**What is expected**
In the records below, find the line with "Keep writing the" and the line with "of the visible"; return exactly those lines and every line between them.

** begin **

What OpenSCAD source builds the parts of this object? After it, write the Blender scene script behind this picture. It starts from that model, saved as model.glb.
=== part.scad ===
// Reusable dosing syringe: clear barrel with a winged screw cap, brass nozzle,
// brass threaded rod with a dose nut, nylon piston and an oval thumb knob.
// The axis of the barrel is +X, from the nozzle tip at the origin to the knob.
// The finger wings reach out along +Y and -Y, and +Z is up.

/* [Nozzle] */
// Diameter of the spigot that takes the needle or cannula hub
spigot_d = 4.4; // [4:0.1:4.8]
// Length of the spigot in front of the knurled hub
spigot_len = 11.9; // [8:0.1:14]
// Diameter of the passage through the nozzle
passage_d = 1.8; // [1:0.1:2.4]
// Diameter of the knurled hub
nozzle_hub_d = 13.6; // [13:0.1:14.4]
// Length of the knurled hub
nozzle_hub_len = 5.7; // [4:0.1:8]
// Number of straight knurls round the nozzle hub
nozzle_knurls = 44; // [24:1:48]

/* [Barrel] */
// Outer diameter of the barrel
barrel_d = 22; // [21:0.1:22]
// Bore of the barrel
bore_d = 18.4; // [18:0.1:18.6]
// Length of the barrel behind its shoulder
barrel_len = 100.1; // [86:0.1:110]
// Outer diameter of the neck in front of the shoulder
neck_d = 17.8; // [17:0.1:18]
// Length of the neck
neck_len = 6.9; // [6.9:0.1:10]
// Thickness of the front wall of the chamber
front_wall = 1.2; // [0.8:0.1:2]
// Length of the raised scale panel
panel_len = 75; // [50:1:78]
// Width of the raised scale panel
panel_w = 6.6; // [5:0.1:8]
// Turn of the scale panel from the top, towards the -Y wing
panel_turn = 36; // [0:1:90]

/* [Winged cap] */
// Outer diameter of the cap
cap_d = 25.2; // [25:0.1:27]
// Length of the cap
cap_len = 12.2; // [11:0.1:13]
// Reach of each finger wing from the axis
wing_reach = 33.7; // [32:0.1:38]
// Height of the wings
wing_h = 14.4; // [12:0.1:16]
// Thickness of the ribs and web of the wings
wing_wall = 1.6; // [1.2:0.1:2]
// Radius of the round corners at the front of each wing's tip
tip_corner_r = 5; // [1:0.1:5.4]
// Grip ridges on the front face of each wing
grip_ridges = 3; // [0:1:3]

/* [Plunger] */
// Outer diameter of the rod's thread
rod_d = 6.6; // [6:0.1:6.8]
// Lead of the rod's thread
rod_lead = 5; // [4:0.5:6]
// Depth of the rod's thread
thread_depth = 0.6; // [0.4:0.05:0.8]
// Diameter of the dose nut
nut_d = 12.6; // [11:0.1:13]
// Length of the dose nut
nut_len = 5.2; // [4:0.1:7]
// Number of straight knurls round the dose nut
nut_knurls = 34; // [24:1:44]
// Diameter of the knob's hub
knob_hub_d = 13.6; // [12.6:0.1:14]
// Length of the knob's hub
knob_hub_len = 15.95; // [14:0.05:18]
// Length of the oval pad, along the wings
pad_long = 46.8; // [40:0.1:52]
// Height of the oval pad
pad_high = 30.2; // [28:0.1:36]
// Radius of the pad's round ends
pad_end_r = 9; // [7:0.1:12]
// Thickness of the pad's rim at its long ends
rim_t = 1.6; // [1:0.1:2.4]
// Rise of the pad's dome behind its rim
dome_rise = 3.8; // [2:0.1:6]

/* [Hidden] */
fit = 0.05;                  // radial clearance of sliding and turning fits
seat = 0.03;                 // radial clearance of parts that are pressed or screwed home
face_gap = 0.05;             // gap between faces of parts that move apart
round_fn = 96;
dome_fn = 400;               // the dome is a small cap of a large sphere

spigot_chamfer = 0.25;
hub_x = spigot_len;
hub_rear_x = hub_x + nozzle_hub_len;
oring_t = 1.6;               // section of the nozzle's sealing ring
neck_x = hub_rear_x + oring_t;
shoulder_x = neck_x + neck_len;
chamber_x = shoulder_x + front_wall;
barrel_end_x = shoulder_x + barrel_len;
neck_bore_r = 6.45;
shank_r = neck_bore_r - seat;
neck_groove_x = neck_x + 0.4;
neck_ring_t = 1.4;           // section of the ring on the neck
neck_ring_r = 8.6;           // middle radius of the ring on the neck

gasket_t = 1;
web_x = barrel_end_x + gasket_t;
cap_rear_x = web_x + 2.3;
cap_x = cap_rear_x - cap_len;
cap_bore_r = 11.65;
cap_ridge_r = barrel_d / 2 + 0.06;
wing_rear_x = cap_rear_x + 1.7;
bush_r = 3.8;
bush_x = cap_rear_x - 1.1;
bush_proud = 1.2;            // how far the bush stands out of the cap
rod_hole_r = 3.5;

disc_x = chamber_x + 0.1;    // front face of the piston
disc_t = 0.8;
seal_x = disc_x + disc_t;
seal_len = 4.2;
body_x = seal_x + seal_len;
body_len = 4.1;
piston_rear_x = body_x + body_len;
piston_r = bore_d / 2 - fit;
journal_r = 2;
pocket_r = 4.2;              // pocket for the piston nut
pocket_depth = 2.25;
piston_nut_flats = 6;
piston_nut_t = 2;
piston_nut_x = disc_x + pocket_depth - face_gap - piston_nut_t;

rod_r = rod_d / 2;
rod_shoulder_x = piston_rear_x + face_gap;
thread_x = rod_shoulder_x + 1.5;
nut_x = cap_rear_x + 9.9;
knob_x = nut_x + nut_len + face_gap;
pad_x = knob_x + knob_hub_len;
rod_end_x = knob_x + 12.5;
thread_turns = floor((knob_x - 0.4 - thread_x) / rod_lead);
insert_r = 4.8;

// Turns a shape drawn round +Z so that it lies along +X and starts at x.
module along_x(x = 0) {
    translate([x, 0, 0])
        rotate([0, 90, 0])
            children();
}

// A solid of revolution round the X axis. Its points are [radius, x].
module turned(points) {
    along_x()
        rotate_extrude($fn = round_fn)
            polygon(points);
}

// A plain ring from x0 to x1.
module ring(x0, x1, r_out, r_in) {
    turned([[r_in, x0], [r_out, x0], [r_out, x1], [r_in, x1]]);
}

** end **
** begin **

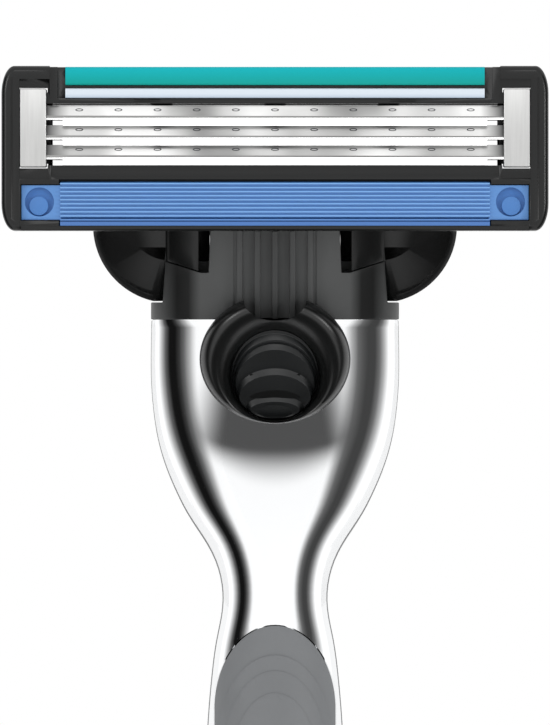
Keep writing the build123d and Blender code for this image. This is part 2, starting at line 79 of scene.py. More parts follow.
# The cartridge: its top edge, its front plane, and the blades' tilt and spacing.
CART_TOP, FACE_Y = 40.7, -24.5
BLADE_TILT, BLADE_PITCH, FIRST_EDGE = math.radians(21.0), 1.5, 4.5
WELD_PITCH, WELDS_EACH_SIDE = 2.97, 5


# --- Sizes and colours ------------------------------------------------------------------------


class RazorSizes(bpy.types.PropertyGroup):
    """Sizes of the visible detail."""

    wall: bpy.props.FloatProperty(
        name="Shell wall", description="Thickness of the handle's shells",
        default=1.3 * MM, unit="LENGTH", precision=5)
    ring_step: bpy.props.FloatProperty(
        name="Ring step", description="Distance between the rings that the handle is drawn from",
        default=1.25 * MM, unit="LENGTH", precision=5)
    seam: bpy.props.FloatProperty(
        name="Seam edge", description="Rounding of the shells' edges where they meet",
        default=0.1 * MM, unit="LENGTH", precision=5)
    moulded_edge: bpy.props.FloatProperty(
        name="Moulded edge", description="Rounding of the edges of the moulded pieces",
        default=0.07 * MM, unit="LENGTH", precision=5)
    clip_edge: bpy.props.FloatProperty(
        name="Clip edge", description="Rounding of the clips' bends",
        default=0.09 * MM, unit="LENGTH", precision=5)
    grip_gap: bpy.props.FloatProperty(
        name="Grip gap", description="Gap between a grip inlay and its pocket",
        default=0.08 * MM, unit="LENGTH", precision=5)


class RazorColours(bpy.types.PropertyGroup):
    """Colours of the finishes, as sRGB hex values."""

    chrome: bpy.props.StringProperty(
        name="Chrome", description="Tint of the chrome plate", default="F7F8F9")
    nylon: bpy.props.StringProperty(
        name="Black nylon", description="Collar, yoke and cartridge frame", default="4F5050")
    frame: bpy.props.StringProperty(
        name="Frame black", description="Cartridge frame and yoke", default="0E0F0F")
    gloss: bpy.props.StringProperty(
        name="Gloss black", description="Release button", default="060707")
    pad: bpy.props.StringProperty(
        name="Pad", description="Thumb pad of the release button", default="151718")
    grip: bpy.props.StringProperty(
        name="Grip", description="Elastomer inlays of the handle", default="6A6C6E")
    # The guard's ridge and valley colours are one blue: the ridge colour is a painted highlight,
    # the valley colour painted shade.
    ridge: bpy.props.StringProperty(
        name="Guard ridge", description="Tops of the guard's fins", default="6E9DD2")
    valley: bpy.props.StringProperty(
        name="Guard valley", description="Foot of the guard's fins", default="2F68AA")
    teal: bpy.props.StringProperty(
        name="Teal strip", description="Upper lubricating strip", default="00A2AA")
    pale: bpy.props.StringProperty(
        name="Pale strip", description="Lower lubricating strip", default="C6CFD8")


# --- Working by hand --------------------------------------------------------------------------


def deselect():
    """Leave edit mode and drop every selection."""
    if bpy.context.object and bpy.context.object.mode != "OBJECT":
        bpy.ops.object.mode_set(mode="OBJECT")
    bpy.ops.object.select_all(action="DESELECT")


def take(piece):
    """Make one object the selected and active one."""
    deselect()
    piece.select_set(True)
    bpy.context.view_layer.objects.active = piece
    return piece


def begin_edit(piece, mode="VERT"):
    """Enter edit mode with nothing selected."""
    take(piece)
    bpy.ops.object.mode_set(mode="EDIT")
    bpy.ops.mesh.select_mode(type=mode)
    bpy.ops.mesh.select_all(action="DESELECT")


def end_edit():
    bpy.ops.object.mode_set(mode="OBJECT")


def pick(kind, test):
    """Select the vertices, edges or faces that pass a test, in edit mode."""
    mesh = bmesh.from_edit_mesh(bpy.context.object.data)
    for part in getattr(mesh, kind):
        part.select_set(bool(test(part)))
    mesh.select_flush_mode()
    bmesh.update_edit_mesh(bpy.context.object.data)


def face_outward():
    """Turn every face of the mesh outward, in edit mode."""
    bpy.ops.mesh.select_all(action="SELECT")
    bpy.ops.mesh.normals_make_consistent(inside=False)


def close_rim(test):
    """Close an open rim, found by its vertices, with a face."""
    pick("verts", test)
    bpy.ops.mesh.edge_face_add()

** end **

**Result below**
Keep writing the build123d and Blender code for this image. This is part 2, starting at line 79 of scene.py. More parts follow.
# The cartridge: its top edge, its front plane, and the blades' tilt and spacing.
CART_TOP, FACE_Y = 40.7, -24.5
BLADE_TILT, BLADE_PITCH, FIRST_EDGE = math.radians(21.0), 1.5, 4.5
WELD_PITCH, WELDS_EACH_SIDE = 2.97, 5


# --- Sizes and colours ------------------------------------------------------------------------


class RazorSizes(bpy.types.PropertyGroup):
    """Sizes of the visible detail."""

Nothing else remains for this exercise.